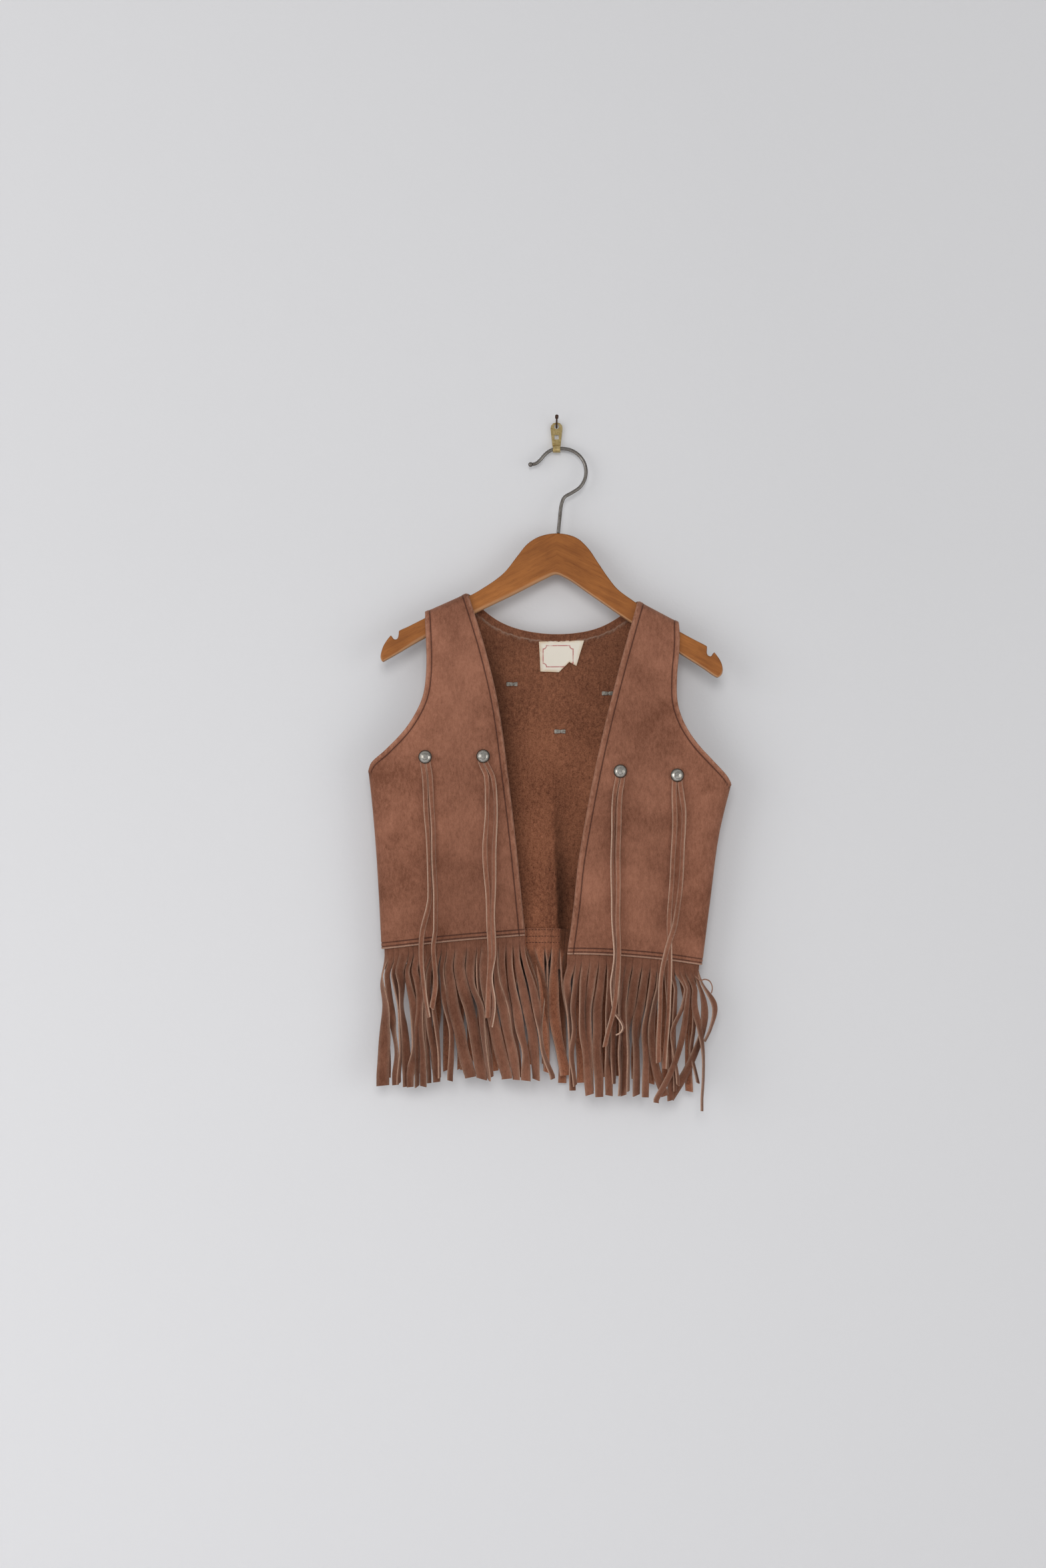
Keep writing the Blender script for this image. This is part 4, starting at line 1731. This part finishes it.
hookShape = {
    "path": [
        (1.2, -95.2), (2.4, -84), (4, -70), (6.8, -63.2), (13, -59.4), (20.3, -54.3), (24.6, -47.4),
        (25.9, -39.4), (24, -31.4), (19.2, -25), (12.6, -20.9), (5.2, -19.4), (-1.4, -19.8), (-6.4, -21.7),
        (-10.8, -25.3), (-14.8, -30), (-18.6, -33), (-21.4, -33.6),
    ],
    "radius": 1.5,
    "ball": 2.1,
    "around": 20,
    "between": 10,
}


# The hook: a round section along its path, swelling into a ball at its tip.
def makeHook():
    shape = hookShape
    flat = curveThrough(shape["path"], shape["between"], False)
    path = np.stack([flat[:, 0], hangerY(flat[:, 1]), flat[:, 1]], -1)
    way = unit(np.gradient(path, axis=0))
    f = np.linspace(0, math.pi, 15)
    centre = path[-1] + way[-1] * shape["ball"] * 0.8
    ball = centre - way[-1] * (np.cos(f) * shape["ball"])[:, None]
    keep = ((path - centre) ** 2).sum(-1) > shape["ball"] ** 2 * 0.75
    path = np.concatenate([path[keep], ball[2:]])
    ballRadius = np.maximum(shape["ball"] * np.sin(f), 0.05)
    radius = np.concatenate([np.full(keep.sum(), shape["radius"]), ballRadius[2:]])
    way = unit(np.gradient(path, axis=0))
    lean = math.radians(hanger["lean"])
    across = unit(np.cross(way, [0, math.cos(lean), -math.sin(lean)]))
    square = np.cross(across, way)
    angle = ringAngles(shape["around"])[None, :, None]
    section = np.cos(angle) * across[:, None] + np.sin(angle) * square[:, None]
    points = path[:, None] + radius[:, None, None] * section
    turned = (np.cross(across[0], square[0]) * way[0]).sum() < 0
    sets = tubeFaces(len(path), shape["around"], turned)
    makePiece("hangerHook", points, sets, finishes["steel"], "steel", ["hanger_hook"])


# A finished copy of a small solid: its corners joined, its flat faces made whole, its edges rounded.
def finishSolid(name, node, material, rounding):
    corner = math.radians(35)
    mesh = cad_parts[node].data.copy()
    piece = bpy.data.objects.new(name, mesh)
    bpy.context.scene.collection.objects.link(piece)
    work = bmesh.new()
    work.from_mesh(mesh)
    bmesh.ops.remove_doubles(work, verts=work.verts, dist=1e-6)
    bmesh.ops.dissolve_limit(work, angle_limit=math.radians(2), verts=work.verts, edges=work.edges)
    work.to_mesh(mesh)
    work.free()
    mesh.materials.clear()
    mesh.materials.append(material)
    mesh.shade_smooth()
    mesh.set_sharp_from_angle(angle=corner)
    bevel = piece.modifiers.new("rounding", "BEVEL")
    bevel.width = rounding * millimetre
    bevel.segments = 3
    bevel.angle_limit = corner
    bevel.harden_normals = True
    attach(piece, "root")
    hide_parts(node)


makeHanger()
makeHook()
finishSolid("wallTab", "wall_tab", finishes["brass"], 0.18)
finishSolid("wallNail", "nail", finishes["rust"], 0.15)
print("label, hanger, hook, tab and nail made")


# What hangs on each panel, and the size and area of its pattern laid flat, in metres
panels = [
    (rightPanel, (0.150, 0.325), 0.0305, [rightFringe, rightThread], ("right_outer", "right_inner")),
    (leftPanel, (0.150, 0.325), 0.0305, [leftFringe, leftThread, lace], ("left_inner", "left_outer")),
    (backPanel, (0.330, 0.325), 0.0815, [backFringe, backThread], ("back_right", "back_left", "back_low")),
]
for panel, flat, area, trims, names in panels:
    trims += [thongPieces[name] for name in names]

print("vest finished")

DIRECTIONS:
Show every line from the listing above in which the string "finishes" appears.

SOLUTION:
Keep writing the Blender script for this image. This is part 4, starting at line 1731. This part finishes it.
    makePiece("hangerHook", points, sets, finishes["steel"], "steel", ["hanger_hook"])
finishSolid("wallTab", "wall_tab", finishes["brass"], 0.18)
finishSolid("wallNail", "nail", finishes["rust"], 0.15)